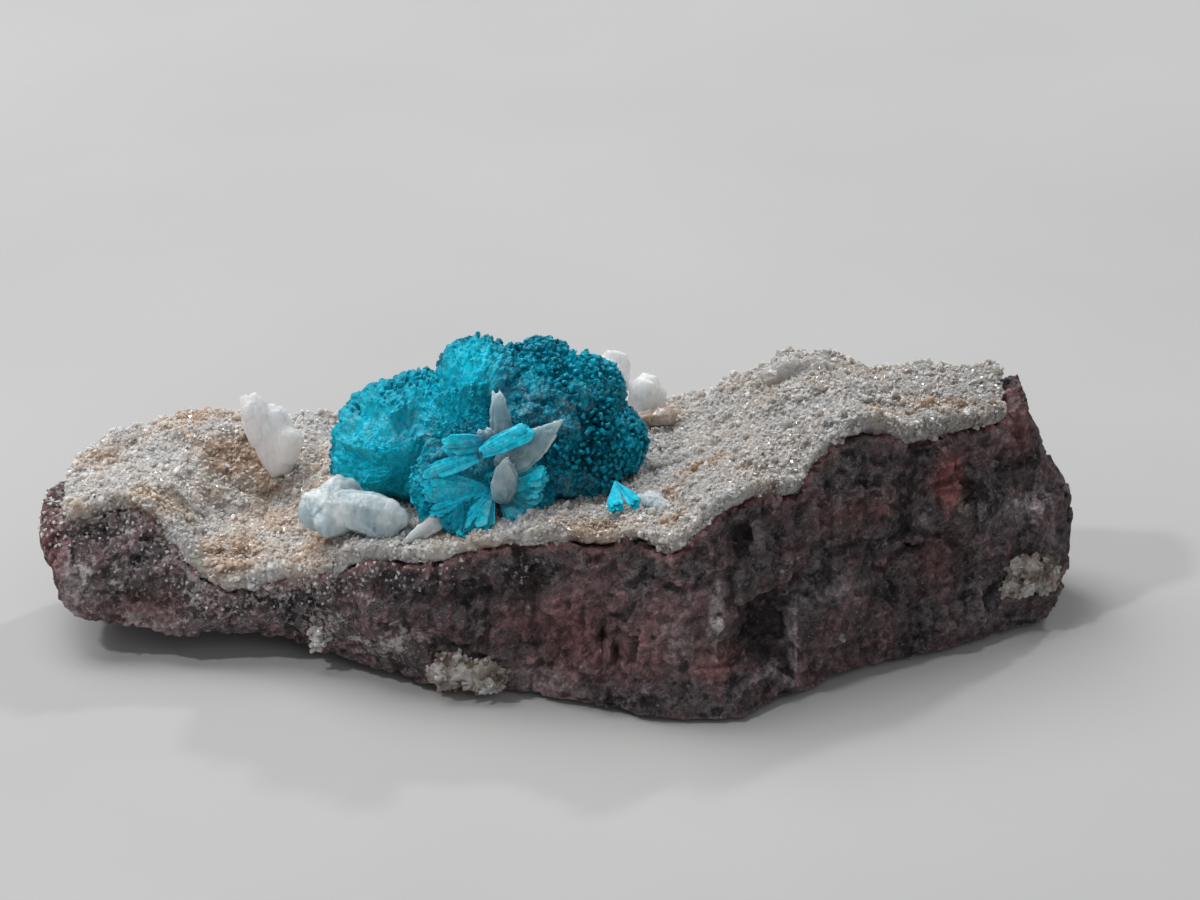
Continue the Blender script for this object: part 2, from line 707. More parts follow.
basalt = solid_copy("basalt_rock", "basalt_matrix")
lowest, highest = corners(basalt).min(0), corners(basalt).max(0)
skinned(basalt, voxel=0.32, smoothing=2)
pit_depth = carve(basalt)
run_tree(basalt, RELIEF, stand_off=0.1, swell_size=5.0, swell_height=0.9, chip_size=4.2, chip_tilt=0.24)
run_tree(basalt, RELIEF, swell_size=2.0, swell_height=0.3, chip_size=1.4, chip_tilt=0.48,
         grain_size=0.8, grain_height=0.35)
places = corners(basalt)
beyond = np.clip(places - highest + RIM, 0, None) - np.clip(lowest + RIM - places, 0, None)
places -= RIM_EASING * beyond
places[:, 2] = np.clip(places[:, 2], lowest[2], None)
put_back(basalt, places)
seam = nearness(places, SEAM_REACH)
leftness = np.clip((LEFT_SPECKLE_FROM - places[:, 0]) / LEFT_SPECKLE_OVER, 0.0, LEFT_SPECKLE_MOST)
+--
→ PROBLEM DESCRIPTION
Restate the data above word for word, please.

→ REPLY TO THE EXERCISE
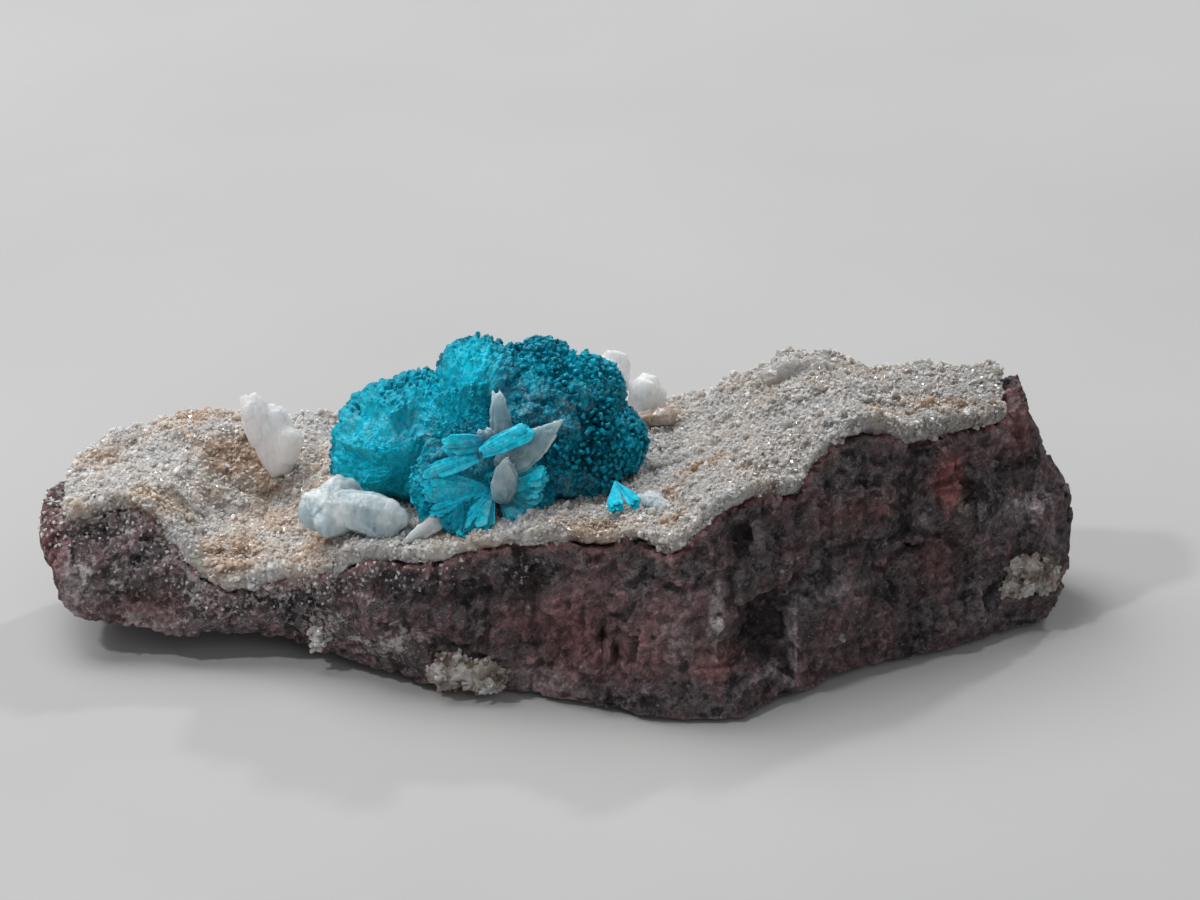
Continue the Blender script for this object: part 2, from line 707. More parts follow.
basalt = solid_copy("basalt_rock", "basalt_matrix")
lowest, highest = corners(basalt).min(0), corners(basalt).max(0)
skinned(basalt, voxel=0.32, smoothing=2)
pit_depth = carve(basalt)
run_tree(basalt, RELIEF, stand_off=0.1, swell_size=5.0, swell_height=0.9, chip_size=4.2, chip_tilt=0.24)
run_tree(basalt, RELIEF, swell_size=2.0, swell_height=0.3, chip_size=1.4, chip_tilt=0.48,
         grain_size=0.8, grain_height=0.35)
places = corners(basalt)
beyond = np.clip(places - highest + RIM, 0, None) - np.clip(lowest + RIM - places, 0, None)
places -= RIM_EASING * beyond
places[:, 2] = np.clip(places[:, 2], lowest[2], None)
put_back(basalt, places)
seam = nearness(places, SEAM_REACH)
leftness = np.clip((LEFT_SPECKLE_FROM - places[:, 0]) / LEFT_SPECKLE_OVER, 0.0, LEFT_SPECKLE_MOST)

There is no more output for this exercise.